RIT Logo with Text
Spin Evolution of Supermassive Black Holes and Galactic Nuclei
By David Merritt Eugene Vasiliev
Published in Physical Review D 86, Issue 10, 102002 (Wednesday, August 29, 2012)


The spin angular momentum S of a supermassive black hole (SBH) precesses due to torques from orbiting stars, and the stellar orbits precess due to dragging of inertial frames by the spinning hole. We solve the coupled post-Newtonian equations describing the joint evolution of S and the stellar angular momenta Lj, j = 1...N in spherical, rotating nuclear star clusters.

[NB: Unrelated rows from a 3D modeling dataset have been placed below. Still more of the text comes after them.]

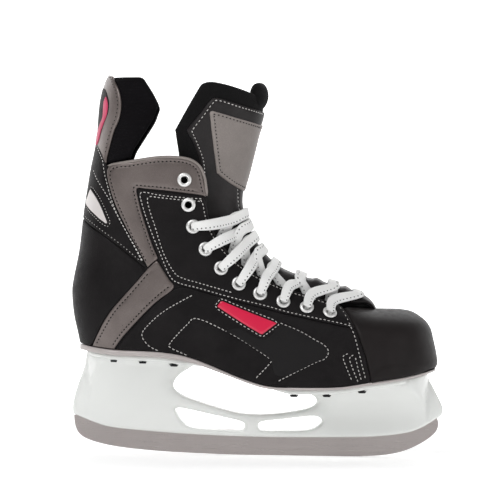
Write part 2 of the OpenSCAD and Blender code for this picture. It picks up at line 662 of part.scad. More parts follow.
// Tendon guard: the side surface carried up past the collar
guard_low = [[-133.5, 239], [-131, 239], [-125, 239], [-116, 238.5], [-103, 238.5]];
guard_high = [[-124, 302.5], [-121, 302.5], [-115, 302], [-107, 301], [-94, 300]];
guard_mid = [[-129.5, 272], [-127, 272], [-121, 272], [-104, 272], [-83, 272]];
shell_low = [[-133.5, 239.5], [-131, 239.5], [-124, 240], [-121.5, 241]];
shell_high = [[-123.5, 303], [-121, 303], [-118, 302], [-114.5, 297]];
shell_mid = [[-129.5, 272], [-127, 272], [-116, 272], [-112, 272]];
insert_low = [[-129.6, 249], [-127.6, 254], [-124.6, 264], [-121, 276]];
insert_high = [[-129.4, 252], [-127.8, 262], [-124.9, 275], [-122.4, 285]];
function stacked(a, b) = [for (i = [0 : len(a) - 1]) concat(a[i], [for (k = [1 : len(b[i]) - 1]) b[i][k]])];
module guard_pad() {
  grid = both_sides(stacked(columns(guard_low, guard_mid, 3, 3), columns(guard_mid, guard_high, 3, 3)));
  color([0.06, 0.05, 0.07])
    layer(grid, -1 - guard_pad_t, -1);
}
module guard_shell() {
  grid = both_sides(stacked(columns(shell_low, shell_mid, 3, 3), columns(shell_mid, shell_high, 3, 3)));
  color([0.62, 0.6, 0.57])
    layer(grid, -0.6, 1);
}
module guard_insert() {
  color([0.78, 0.2, 0.36]) {
    side_layer(outer, insert_low, insert_high, 2, 2, 1.3, 2);
    side_layer(inner, insert_low, insert_high, 2, 2, 1.3, 2);
  }
}

// Lace: where it passes the edge of the facing at each row, and where it crosses the middle of the tongue
first_row = 2;
last_row = 9;
edge_points = [[-37.5, 184], [-30, 171.5], [-19.5, 159.5], [-7.5, 150], [6, 142.2], [24, 134.8],
  [43, 129], [59.5, 123.8]];
crossing_z = [194, 185, 176, 167, 157, 147, 140];
bar_z = 132.8;
function edge_at(row) = edge_points[row - first_row];
function at_side(p, side, d) = skin_out(side * round_to(p.x, p.y), p.y, d);
function normal_at(p, side) = skin_normal(side * round_to(p.x, p.y), p.y);
// Each stop of the lace is [point, up direction, width, thickness]
hole_w = 3.8;
hole_t = 2;
function in_eyelet(row, side) = let(p = eyelets[row], n = normal_at(p, side)) [
  [at_side(p, side, 4.6), n, 6, lace_t],
  [at_side(p, side, 3), [1, 0, 1], hole_w, hole_t],
  [at_side(p, side, -5.4), [1, 0, 1], hole_w, hole_t],
  [at_side(p, side, -7.2) + [1.2, 0, 1.2], n, 6, lace_t]
];
function stop_on_tongue(z, a, lift) =
  [on_tongue(z, a, lift), unit(on_tongue(z, a, lift + 1) - on_tongue(z, a, lift)), lace_w, lace_t];
function over_tongue(row, side, lift) = concat(
  [[at_side(edge_at(row), side, -6.4), normal_at(edge_at(row), side), lace_w, lace_t]],
  [for (a = [-50, -25, 0, 25, 50])
    stop_on_tongue(crossing_z[row - first_row - 1] + a * 0.07, -side * a, lift)],
  [[at_side(edge_at(row - 1), -side, 4), normal_at(edge_at(row - 1), -side), lace_w, lace_t]]
);
function lace_half(start, lift) = concat(
  [for (a = [1, 25, 50]) stop_on_tongue(bar_z, start * a, 1.4)],
  [[at_side(edge_at(last_row), start, 4), normal_at(edge_at(last_row), start), lace_w, lace_t]],
  [for (row = [last_row : -1 : first_row])
    let(side = (last_row - row) % 2 == 0 ? start : -start)
    each concat(in_eyelet(row, side), row > first_row ? over_tongue(row, side, lift) : [])]
);
// A flat band through a list of stops
module band(stops) {
  n = len(stops);
  sections = [for (i = [0 : n - 1]) let(
    t = unit(stops[min(i + 1, n - 1)][0] - stops[max(i - 1, 0)][0]),
    s = unit(cross(t, stops[i][1])),
    u = cross(s, t), w = stops[i][2] / 2, h = stops[i][3] / 2, p = stops[i][0]
  ) [p - w * s - h * u, p + w * s - h * u, p + w * s + h * u, p - w * s + h * u]];
  polyhedron(
    [for (q = sections) each q],
    concat(
      quad(0, 1, 2, 3),
      quad(4 * n - 1, 4 * n - 2, 4 * n - 3, 4 * n - 4),
      [for (i = [0 : n - 2]) for (k = [0 : 3]) let(a = 4 * i + k, b = 4 * i + (k + 1) % 4)
        each quad(a, a + 4, b + 4, b)]
    )
  );
}
module lace(side, lift) {
  color([0.95, 0.95, 0.94])
    band(lace_half(side, lift));
}

// Loose ends of the lace inside the boot, as [x, y, z]: down from the eyelet to the footbed, forward on it,
// round the toes and back. The first part is listed for the inner side
tail_drop = [[-51, 24, 177], [-49, 22, 168], [-47, 20.5, 155], [-45, 20, 138], [-43, 19.5, 120],
  [-39, 19, 103],
  [-30, 18.5, 89], [-18, 18.5, 77], [-5, 19, 70]];
inner_turn = [[12, 20, 66.2], [34, 20, 65], [55, 20, 65.5], [72, 20, 67.1], [82, 17, 68.8], [89, 10, 69.9],
  [91, 1, 70.3], [89, -8, 69.9], [82, -15, 68.8], [72, -18, 67.1], [55, -18, 65.5], [36, -18, 65.2]];
outer_turn = [[12, -24.5, 66.2], [34, -28, 65], [52, -30, 65.4], [72, -29.5, 67.1], [88, -25.5, 69.8],
  [98, -14.5, 71.4], [101.5, 0.5, 71.9], [98, 15.5, 71.4], [88, 26, 69.8], [72, 30.5, 67.1],
  [54, 30, 65.5]];
tail_w = lace_w - 1;
function tail_route(side) =
  concat([for (p = tail_drop) [p.x, side * p.y, p.z]], side == inner ? inner_turn : outer_turn);
aglet_len = 22;
module lace_tail(side) {
  color([0.95, 0.95, 0.94])
    band([for (p = curve(tail_route(side), 2)) let(w = max(0, min(1, (p.z - 80) / 25)))
      [p, [0.02, side * w, 1 - 0.7 * w], tail_w, lace_t]]);
}
module aglet(side) {
  route = tail_route(side);
  end = route[len(route) - 1];
  color([0.85, 0.87, 0.88])
    translate([end.x - gap, end.y, end.z + 1])
      rotate([0, -90, 0])
        cylinder(h = aglet_len, r = 1.7);
}

runner();
holder();
runner_bolt(0);  // rear_bolt
runner_bolt(1);  // front_bolt
runner_nut(0);  // rear_nut
runner_nut(1);  // front_nut
rivets(heel_rivets);
rivets(toe_rivets);
outsole();
insole_board();
footbed();
toe_cap();
toe_cap_liner();
quarter(outer);  // quarter_outer
quarter(inner);  // quarter_inner
lining(outer);  // lining_outer
lining(inner);  // lining_inner
facing_lining(outer);  // facing_lining_outer
facing_lining(inner);  // facing_lining_inner
ankle_pad(outer);  // ankle_pad_outer
ankle_pad(inner);  // ankle_pad_inner
heel_counter();
back_stay();
ankle_strap(outer);  // ankle_strap_outer
ankle_strap(inner);  // ankle_strap_inner
collar_overlay(outer);  // collar_overlay_outer
collar_overlay(inner);  // collar_overlay_inner
facing(outer);  // facing_outer
facing(inner);  // facing_inner
side_panel(outer);  // side_panel_outer
side_panel(inner);  // side_panel_inner
label(outer);  // label_outer
label(inner);  // label_inner
teardrop(outer);  // teardrop_outer
teardrop(inner);  // teardrop_inner
eyelet_rings(outer);  // eyelets_outer
eyelet_rings(inner);  // eyelets_inner
eyelet_washers(outer);  // eyelet_washers_outer
eyelet_washers(inner);  // eyelet_washers_inner
lace(outer, 1.3);  // lace_outer
lace(inner, 3.1);  // lace_inner
lace_tail(outer);  // lace_tail_outer
lace_tail(inner);  // lace_tail_inner
aglet(outer);  // aglet_outer
aglet(inner);  // aglet_inner
tongue_felt();
tongue_facing();
tongue_top_felt();
tongue_top_facing();
tongue_top_patch();
tongue_lip();
guard_pad();
guard_shell();
guard_insert();
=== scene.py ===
"""The visual model of an ice hockey skate for the right foot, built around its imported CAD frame.

Places and sizes in the tables are millimetres in the CAD's own frame, and meshes are made in metres.
The boot's layers lie on one side surface: s is the distance round the boot from the middle of the heel,
negative on the outer side, z is the height, and d is how far a layer stands out from that surface.
"""
import math
import bpy
import numpy as np
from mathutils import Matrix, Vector
from mathutils.geometry import delaunay_2d_cdt


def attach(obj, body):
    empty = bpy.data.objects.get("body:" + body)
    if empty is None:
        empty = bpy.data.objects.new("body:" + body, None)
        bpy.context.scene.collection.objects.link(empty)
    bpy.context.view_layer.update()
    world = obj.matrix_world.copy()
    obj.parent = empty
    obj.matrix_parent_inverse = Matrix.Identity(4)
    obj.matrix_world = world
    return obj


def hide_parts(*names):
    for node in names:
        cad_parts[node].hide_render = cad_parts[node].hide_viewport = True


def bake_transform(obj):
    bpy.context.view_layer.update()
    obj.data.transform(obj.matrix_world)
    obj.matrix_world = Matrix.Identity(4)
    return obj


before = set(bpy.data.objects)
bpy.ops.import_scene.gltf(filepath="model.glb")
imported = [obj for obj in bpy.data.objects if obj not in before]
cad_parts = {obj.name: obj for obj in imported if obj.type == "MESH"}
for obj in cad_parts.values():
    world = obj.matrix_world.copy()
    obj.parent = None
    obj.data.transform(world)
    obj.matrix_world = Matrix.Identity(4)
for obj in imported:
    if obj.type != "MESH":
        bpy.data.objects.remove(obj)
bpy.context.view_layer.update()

MM = 0.001
SIDES = {"outer": -1, "inner": 1}
BOOT = "boot"
GUARD = "tendon_guard"
TONGUE = "tongue_top"


# ---------------------------------------------------------------- camera and light
VIEW_WIDTH = 0.4  # metres of the side plane that fill the picture's width
VIEW_DISTANCE = 2.6
VIEW_ROLL = -0.9  # degrees
SIDE_PLANE = -0.014
SENSOR = 0.036


def new_object(name, data):
    obj = bpy.data.objects.new(name, data)
    bpy.context.scene.collection.objects.link(obj)
    return obj


def make_camera():
    data = bpy.data.cameras.new("camera")
    data.sensor_width = SENSOR / MM
    data.lens = SENSOR / MM * VIEW_DISTANCE / VIEW_WIDTH
    camera = new_object("camera", data)
    camera.location = (-0.0068, SIDE_PLANE - VIEW_DISTANCE, 0.1646)
    camera.rotation_euler = (math.pi / 2, math.radians(VIEW_ROLL), 0)
    bpy.context.scene.camera = camera


def make_light(name, place, target, size, watts):
    data = bpy.data.lights.new(name, "AREA")
    data.shape = "RECTANGLE"
    data.size, data.size_y = size
    data.energy = watts
    lamp = new_object(name, data)
    lamp.location = place
    lamp.rotation_euler = (Vector(target) - lamp.location).to_track_quat("-Z", "Y").to_euler()


def make_studio():
    bpy.context.scene.view_settings.view_transform = "Standard"
    world = bpy.data.worlds.new("studio")
    world.use_nodes = True
    sky = world.node_tree.nodes["Background"].inputs
    sky["Color"].default_value = (1, 1, 1, 1)
    sky["Strength"].default_value = 0.18
    bpy.context.scene.world = world
    make_light("key", (-0.55, -1.0, 1.25), (0, 0, 0.1), (0.9, 0.7), 13)
    make_light("fill", (1.2, -0.8, 0.5), (0.05, 0, 0.1), (0.5, 0.9), 2.5)
    make_light("back", (0.1, 1.0, 1.0), (0, 0, 0.15), (1.2, 0.6), 5)


# ---------------------------------------------------------------- curves and the side surface
def curve(points, n=6):
    """A smooth curve through the points, with n steps from each to the next."""
    p = np.array(points, float)
    last = len(p) - 1
    t = (np.arange(n) / n)[:, None]
    rows = []
    for i in range(last):
        a, b, c, d = p[max(i - 1, 0)], p[i], p[i + 1], p[min(i + 2, last)]
        rows.append(0.5 * (2 * b + (c - a) * t + (2 * a - 5 * b + 4 * c - d) * t**2
                           + (3 * b - a - 3 * c + d) * t**3))
    return np.vstack(rows + [p[last:]])


def table(points, n=8):
    """The smooth curve as a function of its first number."""
    p = curve(points, n)
    return lambda t: np.interp(t, p[:, 0], p[:, 1])


sole_z = table([[-141, 87], [-115, 83.5], [-76, 82], [-50, 77], [-14, 63], [9, 56.5], [32, 56],
                [65, 57], [90, 61], [121, 66], [146, 72]])
back_line = table([[80, -139], [96, -142.5], [111, -146], [129, -147.8], [141, -146.5], [163, -142.5],
                   [193, -139.5], [211, -137], [228, -134.5], [250, -130.5], [279, -128.5],
                   [296, -125], [304, -121]])
front_line = table([[60, 139], [71, 141.5], [77, 144.5], [97, 140.5], [105, 137.8], [111, 132.5],
                    [116.6, 123], [118.2, 112]])
sole_hw = table([[-150, 29], [-110, 31], [-80, 31.5], [-40, 30], [0, 34], [40, 42], [70, 45.5], [95, 44.5]])
wide_hw = table([[-150, 35], [-115, 36], [-60, 38.5], [-30, 38.5], [0, 39.5], [40, 44], [70, 46.5],
                 [95, 45.5]])
edge_hw = table([[-150, 36], [-115, 37], [-60, 36], [-36, 32], [-15, 29.5], [0, 27.5], [30, 24.5],
                 [60, 21.5], [75, 17], [95, 10]])
wide_z = table([[-150, 125], [-60, 122], [-36, 110], [0, 92], [40, 82], [70, 78], [95, 78]])
edge_z = table([[-150, 240], [-70, 240], [-36, 190], [-15, 160], [0, 148], [15, 139], [32, 132],
                [54, 126], [66, 121.5], [95, 118.3]])
crown = table([[-150, 2], [0, 2], [40, 2.3], [75, 3.6], [95, 4]])
HEEL_R = 32
QUARTER_ARC = HEEL_R * math.pi / 2
TOE_LEAN = 6
TOE_X = 95


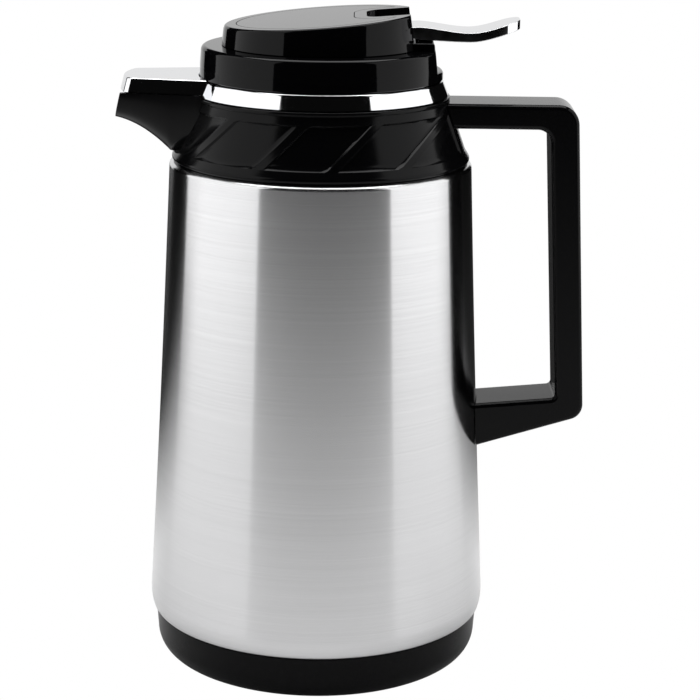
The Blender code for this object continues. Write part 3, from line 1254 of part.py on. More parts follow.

In the absence of gravitational interactions between the stars, two evolutionary modes are found: (1) nearly uniform precession of S about the total angular momentum vector of the system; (2) damped precession, leading, in less than one precessional period, to alignment of S with the angular momentum of the rotating cluster. Beyond a certain distance from the SBH, the time scale for angular momentum changes due to gravitational encounters between the stars is shorter than spin-orbit precession times. We present a model, based on the Ornstein-Uhlenbeck equation, for the stochastic evolution of star clusters due to gravitational encounters and use it to evaluate the evolution of S in nuclei where changes in the Lj are due to frame dragging close to the SBH and to encounters farther out. Long-term evolution in this case is well described as uniform precession of the SBH about the cluster's rotational axis, with an increasingly important stochastic contribution when SBH masses are small. Spin precessional periods are predicted to be strongly dependent on nuclear properties, but typical values are 10-100 Myr for low-mass SBHs in dense nuclei, 100 Myr - 10 Gyr for intermediate mass SBHs, and > 10 Gyr for the most massive SBHs. We compare the evolution of SBH spins in stellar nuclei to the case of torquing by an inclined, gaseous accretion disk.